I wonder now, how I could "forget" all of this... But rather than being too hard on myself, I will say that I understand that my need to feel superior comes from many attempts by others, particularly one of my older brothers, to make me feel inferior. Now, as an "adult" who has studied abuse and dysfunctional families, it is obvious to me that my mother felt inferior as a child so she tried to make up for this by her attempts to feel superior to my brother. He then did the same thing to me to compensate for what was done to him. Now I am "guilty" of doing the same thing. And I feel bad about it. I want to stop doing it.

So what would help someone "remember" not to do something which hurts another person? Would it help if you cared about the person? Would it help if they were very important to you? I suspect it would.

Caring and remembering are probably somehow neurologically connected in our brains. I don't know exactly how, but I am sure they are. If you quickly forget someone from your life, it shows that they were never especially important to you, or that you didn't care very much.

I make a distinction between importance and caring. For example, if I am lost, wounded and starving then someone finds me, helps me and feeds me, I will probably always remember that person because they were important to my survival. On the other hand, if I am perfectly healthy and I meet someone, then get to know them, and I listen to their life story and feel empathy and compassion for them, I could begin to care about them without them being important to my survival.

This leads me to think of the word "value". What does it mean to value someone? What does it mean when a person says "I feel worthless?", as suicidal people often do.

In this case, I value the person who I was teasing. I value her in at least two ways. On a "practical" level, I value her because she is of immense help to me. She has been helping me write to the depressed teenagers, she has been handling much of my mail, she has been listening to me when I need to vent.

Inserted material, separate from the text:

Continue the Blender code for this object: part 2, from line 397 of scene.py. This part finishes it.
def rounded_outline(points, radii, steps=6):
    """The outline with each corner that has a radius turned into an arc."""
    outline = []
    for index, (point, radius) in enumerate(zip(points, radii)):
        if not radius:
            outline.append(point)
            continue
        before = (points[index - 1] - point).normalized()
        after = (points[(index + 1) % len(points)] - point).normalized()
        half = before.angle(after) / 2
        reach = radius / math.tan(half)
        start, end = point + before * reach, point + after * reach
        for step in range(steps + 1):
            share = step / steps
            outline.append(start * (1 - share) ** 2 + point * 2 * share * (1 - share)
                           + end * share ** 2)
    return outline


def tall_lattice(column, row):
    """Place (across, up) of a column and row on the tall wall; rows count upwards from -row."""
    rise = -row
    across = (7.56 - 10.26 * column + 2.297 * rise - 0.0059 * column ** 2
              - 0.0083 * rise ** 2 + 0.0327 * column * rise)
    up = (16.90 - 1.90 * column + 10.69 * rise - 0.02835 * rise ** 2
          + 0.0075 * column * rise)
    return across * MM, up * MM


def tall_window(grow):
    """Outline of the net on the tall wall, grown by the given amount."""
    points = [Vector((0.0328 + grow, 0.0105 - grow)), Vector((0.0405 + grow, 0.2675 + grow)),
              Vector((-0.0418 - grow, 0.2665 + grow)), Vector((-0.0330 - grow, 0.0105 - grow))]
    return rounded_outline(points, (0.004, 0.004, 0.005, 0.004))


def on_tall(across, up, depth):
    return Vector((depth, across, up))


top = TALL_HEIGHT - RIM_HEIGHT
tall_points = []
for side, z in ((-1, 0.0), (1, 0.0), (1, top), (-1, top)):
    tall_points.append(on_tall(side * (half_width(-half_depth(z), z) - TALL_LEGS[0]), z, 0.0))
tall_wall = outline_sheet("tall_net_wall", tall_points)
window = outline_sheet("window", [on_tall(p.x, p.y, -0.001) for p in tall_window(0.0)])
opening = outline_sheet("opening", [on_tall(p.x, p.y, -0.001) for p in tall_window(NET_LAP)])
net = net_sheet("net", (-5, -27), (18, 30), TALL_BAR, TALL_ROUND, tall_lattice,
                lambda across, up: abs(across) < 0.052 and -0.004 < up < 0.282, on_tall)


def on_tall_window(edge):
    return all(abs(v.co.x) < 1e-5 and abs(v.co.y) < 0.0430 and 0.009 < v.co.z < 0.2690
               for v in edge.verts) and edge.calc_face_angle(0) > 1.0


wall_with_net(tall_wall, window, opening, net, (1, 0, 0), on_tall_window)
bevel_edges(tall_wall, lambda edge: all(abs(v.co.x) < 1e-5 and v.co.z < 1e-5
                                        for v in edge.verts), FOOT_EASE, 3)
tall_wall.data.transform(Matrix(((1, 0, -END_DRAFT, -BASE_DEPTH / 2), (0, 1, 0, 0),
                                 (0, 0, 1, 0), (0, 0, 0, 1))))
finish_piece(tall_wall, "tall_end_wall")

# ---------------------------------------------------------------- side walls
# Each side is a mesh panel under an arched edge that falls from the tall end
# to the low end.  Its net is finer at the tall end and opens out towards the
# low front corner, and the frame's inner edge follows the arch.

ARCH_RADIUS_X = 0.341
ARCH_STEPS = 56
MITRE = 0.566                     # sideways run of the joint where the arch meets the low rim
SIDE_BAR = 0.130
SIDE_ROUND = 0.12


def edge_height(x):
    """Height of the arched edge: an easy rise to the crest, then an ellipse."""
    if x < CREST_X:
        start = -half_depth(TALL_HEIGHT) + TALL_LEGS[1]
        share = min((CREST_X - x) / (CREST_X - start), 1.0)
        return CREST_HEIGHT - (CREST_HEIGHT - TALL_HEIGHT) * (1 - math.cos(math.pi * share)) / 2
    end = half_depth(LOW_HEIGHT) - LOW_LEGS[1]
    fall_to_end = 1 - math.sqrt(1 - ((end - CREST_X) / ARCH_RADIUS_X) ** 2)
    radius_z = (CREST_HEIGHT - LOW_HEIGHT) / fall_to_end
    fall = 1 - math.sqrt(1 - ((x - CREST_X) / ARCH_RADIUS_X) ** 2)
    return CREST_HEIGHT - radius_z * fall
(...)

On another level, I value her for who she is and what she has to offer the world. I told her this morning that her ability or inability to squeeze water out of socks is not the most important thing about her. I told her she has many qualities which are much more important to the world. Her ability to listen and care for example. Her ability to empathize and understand. Her ability to know what is important and what is not. These are almost unmatched in our materialistic, competitive world today. I truly believe the world needs more people like her. I truly believe the world is a better place with her in it. I feel sincerely sad at the thought she almost took her own life.

Perhaps writing this is my own form of "penance" we might say for guilty feelings. But it isn't so much guilt as regret.

I want to write more about feelings like regret when it comes to behavioral change...so I will do that in Part 3.